## Begin

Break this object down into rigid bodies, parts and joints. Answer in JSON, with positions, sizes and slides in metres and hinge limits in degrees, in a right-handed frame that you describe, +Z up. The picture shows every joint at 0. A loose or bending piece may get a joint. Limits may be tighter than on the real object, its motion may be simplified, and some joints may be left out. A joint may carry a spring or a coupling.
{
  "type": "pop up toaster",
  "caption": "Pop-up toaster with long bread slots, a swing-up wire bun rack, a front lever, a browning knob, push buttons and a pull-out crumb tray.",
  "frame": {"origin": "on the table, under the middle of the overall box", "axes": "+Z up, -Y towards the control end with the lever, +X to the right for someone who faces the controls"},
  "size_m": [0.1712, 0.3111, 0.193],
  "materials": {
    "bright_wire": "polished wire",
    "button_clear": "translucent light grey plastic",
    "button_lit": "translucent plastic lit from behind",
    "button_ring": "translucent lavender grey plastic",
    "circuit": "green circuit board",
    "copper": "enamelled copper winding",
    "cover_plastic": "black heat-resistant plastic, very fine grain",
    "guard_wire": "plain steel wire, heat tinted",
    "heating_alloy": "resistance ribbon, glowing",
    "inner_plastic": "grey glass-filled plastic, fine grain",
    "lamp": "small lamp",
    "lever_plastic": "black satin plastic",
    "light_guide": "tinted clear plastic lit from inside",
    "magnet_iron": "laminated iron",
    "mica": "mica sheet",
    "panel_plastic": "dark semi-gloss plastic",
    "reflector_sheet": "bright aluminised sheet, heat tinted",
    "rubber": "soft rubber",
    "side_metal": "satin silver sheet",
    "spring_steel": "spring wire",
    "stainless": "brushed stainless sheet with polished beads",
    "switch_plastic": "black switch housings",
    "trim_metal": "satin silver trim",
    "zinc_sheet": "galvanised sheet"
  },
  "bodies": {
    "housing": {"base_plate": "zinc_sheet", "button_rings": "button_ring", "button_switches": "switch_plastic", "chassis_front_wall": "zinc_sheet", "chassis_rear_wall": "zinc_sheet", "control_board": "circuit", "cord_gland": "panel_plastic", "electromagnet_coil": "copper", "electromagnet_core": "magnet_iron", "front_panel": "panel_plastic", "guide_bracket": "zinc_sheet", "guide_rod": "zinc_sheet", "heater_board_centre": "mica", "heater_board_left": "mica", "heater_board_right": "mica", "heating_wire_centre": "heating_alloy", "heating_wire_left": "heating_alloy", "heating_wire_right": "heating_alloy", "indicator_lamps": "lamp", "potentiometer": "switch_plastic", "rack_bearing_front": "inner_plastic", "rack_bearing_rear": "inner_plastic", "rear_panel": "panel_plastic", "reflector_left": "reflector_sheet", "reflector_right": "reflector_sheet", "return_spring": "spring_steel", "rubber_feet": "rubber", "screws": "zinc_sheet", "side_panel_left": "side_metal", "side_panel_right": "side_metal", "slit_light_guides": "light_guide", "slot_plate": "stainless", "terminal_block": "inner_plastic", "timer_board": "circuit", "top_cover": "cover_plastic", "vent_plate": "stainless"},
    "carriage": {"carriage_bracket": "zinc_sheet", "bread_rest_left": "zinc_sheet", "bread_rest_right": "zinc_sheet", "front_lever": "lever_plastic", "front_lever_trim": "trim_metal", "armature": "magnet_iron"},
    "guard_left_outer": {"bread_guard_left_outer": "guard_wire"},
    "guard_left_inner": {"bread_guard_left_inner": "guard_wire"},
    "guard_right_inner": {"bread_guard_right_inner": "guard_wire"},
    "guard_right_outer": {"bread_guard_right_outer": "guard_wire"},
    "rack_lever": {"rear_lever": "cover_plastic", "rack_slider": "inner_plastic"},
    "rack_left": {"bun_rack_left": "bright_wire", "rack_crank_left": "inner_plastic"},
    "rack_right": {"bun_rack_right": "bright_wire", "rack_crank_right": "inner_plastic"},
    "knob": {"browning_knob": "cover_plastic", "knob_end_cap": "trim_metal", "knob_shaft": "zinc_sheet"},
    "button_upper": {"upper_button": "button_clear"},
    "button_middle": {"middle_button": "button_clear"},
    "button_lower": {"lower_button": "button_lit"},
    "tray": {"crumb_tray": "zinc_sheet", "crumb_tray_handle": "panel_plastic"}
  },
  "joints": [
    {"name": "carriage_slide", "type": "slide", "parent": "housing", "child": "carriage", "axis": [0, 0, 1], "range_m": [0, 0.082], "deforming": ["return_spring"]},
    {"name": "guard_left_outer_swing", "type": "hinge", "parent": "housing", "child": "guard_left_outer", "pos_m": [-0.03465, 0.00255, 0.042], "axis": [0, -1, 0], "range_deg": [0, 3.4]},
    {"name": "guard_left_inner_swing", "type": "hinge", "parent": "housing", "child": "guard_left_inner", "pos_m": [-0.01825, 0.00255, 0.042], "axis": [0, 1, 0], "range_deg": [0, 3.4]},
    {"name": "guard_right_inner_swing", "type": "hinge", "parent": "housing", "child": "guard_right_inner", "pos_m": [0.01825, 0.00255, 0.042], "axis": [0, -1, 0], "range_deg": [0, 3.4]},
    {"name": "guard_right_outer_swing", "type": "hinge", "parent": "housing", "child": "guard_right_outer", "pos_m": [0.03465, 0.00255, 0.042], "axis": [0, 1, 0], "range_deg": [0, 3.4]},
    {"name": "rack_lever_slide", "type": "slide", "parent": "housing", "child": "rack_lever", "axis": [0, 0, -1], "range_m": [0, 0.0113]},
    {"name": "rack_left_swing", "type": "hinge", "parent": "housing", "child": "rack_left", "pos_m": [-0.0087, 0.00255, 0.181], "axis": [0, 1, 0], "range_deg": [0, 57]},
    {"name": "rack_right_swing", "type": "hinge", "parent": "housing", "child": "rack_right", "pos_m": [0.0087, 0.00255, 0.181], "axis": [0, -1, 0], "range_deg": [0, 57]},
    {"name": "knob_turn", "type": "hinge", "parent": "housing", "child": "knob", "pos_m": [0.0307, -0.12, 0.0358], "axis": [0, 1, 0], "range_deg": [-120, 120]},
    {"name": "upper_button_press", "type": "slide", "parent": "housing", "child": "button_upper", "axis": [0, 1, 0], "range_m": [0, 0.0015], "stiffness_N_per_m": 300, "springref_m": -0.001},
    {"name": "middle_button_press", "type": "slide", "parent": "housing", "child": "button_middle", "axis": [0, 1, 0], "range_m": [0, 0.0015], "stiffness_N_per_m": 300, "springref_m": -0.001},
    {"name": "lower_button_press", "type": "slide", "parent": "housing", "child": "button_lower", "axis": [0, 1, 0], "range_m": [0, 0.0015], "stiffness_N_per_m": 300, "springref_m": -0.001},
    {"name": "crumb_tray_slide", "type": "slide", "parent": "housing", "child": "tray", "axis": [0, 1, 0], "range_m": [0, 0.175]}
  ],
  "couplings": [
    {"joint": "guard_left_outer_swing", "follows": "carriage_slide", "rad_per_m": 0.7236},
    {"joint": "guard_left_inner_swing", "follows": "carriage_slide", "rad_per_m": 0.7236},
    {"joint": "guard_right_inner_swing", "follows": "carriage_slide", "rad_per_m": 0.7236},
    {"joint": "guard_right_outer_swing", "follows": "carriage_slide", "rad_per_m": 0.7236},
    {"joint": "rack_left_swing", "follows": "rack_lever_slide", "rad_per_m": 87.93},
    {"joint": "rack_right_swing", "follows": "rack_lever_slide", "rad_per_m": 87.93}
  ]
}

## End

What to work on: Would you copy out each line exactly as written?

Result of this task:
Break this object down into rigid bodies, parts and joints. Answer in JSON, with positions, sizes and slides in metres and hinge limits in degrees, in a right-handed frame that you describe, +Z up. The picture shows every joint at 0. A loose or bending piece may get a joint. Limits may be tighter than on the real object, its motion may be simplified, and some joints may be left out. A joint may carry a spring or a coupling.
{
  "type": "pop up toaster",
  "caption": "Pop-up toaster with long bread slots, a swing-up wire bun rack, a front lever, a browning knob, push buttons and a pull-out crumb tray.",
  "frame": {"origin": "on the table, under the middle of the overall box", "axes": "+Z up, -Y towards the control end with the lever, +X to the right for someone who faces the controls"},
  "size_m": [0.1712, 0.3111, 0.193],
  "materials": {
    "bright_wire": "polished wire",
    "button_clear": "translucent light grey plastic",
    "button_lit": "translucent plastic lit from behind",
    "button_ring": "translucent lavender grey plastic",
    "circuit": "green circuit board",
    "copper": "enamelled copper winding",
    "cover_plastic": "black heat-resistant plastic, very fine grain",
    "guard_wire": "plain steel wire, heat tinted",
    "heating_alloy": "resistance ribbon, glowing",
    "inner_plastic": "grey glass-filled plastic, fine grain",
    "lamp": "small lamp",
    "lever_plastic": "black satin plastic",
    "light_guide": "tinted clear plastic lit from inside",
    "magnet_iron": "laminated iron",
    "mica": "mica sheet",
    "panel_plastic": "dark semi-gloss plastic",
    "reflector_sheet": "bright aluminised sheet, heat tinted",
    "rubber": "soft rubber",
    "side_metal": "satin silver sheet",
    "spring_steel": "spring wire",
    "stainless": "brushed stainless sheet with polished beads",
    "switch_plastic": "black switch housings",
    "trim_metal": "satin silver trim",
    "zinc_sheet": "galvanised sheet"
  },
  "bodies": {
    "housing": {"base_plate": "zinc_sheet", "button_rings": "button_ring", "button_switches": "switch_plastic", "chassis_front_wall": "zinc_sheet", "chassis_rear_wall": "zinc_sheet", "control_board": "circuit", "cord_gland": "panel_plastic", "electromagnet_coil": "copper", "electromagnet_core": "magnet_iron", "front_panel": "panel_plastic", "guide_bracket": "zinc_sheet", "guide_rod": "zinc_sheet", "heater_board_centre": "mica", "heater_board_left": "mica", "heater_board_right": "mica", "heating_wire_centre": "heating_alloy", "heating_wire_left": "heating_alloy", "heating_wire_right": "heating_alloy", "indicator_lamps": "lamp", "potentiometer": "switch_plastic", "rack_bearing_front": "inner_plastic", "rack_bearing_rear": "inner_plastic", "rear_panel": "panel_plastic", "reflector_left": "reflector_sheet", "reflector_right": "reflector_sheet", "return_spring": "spring_steel", "rubber_feet": "rubber", "screws": "zinc_sheet", "side_panel_left": "side_metal", "side_panel_right": "side_metal", "slit_light_guides": "light_guide", "slot_plate": "stainless", "terminal_block": "inner_plastic", "timer_board": "circuit", "top_cover": "cover_plastic", "vent_plate": "stainless"},
    "carriage": {"carriage_bracket": "zinc_sheet", "bread_rest_left": "zinc_sheet", "bread_rest_right": "zinc_sheet", "front_lever": "lever_plastic", "front_lever_trim": "trim_metal", "armature": "magnet_iron"},
    "guard_left_outer": {"bread_guard_left_outer": "guard_wire"},
    "guard_left_inner": {"bread_guard_left_inner": "guard_wire"},
    "guard_right_inner": {"bread_guard_right_inner": "guard_wire"},
    "guard_right_outer": {"bread_guard_right_outer": "guard_wire"},
    "rack_lever": {"rear_lever": "cover_plastic", "rack_slider": "inner_plastic"},
    "rack_left": {"bun_rack_left": "bright_wire", "rack_crank_left": "inner_plastic"},
    "rack_right": {"bun_rack_right": "bright_wire", "rack_crank_right": "inner_plastic"},
    "knob": {"browning_knob": "cover_plastic", "knob_end_cap": "trim_metal", "knob_shaft": "zinc_sheet"},
    "button_upper": {"upper_button": "button_clear"},
    "button_middle": {"middle_button": "button_clear"},
    "button_lower": {"lower_button": "button_lit"},
    "tray": {"crumb_tray": "zinc_sheet", "crumb_tray_handle": "panel_plastic"}
  },
  "joints": [
    {"name": "carriage_slide", "type": "slide", "parent": "housing", "child": "carriage", "axis": [0, 0, 1], "range_m": [0, 0.082], "deforming": ["return_spring"]},
    {"name": "guard_left_outer_swing", "type": "hinge", "parent": "housing", "child": "guard_left_outer", "pos_m": [-0.03465, 0.00255, 0.042], "axis": [0, -1, 0], "range_deg": [0, 3.4]},
    {"name": "guard_left_inner_swing", "type": "hinge", "parent": "housing", "child": "guard_left_inner", "pos_m": [-0.01825, 0.00255, 0.042], "axis": [0, 1, 0], "range_deg": [0, 3.4]},
    {"name": "guard_right_inner_swing", "type": "hinge", "parent": "housing", "child": "guard_right_inner", "pos_m": [0.01825, 0.00255, 0.042], "axis": [0, -1, 0], "range_deg": [0, 3.4]},
    {"name": "guard_right_outer_swing", "type": "hinge", "parent": "housing", "child": "guard_right_outer", "pos_m": [0.03465, 0.00255, 0.042], "axis": [0, 1, 0], "range_deg": [0, 3.4]},
    {"name": "rack_lever_slide", "type": "slide", "parent": "housing", "child": "rack_lever", "axis": [0, 0, -1], "range_m": [0, 0.0113]},
    {"name": "rack_left_swing", "type": "hinge", "parent": "housing", "child": "rack_left", "pos_m": [-0.0087, 0.00255, 0.181], "axis": [0, 1, 0], "range_deg": [0, 57]},
    {"name": "rack_right_swing", "type": "hinge", "parent": "housing", "child": "rack_right", "pos_m": [0.0087, 0.00255, 0.181], "axis": [0, -1, 0], "range_deg": [0, 57]},
    {"name": "knob_turn", "type": "hinge", "parent": "housing", "child": "knob", "pos_m": [0.0307, -0.12, 0.0358], "axis": [0, 1, 0], "range_deg": [-120, 120]},
    {"name": "upper_button_press", "type": "slide", "parent": "housing", "child": "button_upper", "axis": [0, 1, 0], "range_m": [0, 0.0015], "stiffness_N_per_m": 300, "springref_m": -0.001},
    {"name": "middle_button_press", "type": "slide", "parent": "housing", "child": "button_middle", "axis": [0, 1, 0], "range_m": [0, 0.0015], "stiffness_N_per_m": 300, "springref_m": -0.001},
    {"name": "lower_button_press", "type": "slide", "parent": "housing", "child": "button_lower", "axis": [0, 1, 0], "range_m": [0, 0.0015], "stiffness_N_per_m": 300, "springref_m": -0.001},
    {"name": "crumb_tray_slide", "type": "slide", "parent": "housing", "child": "tray", "axis": [0, 1, 0], "range_m": [0, 0.175]}
  ],
  "couplings": [
    {"joint": "guard_left_outer_swing", "follows": "carriage_slide", "rad_per_m": 0.7236},
    {"joint": "guard_left_inner_swing", "follows": "carriage_slide", "rad_per_m": 0.7236},
    {"joint": "guard_right_inner_swing", "follows": "carriage_slide", "rad_per_m": 0.7236},
    {"joint": "guard_right_outer_swing", "follows": "carriage_slide", "rad_per_m": 0.7236},
    {"joint": "rack_left_swing", "follows": "rack_lever_slide", "rad_per_m": 87.93},
    {"joint": "rack_right_swing", "follows": "rack_lever_slide", "rad_per_m": 87.93}
  ]
}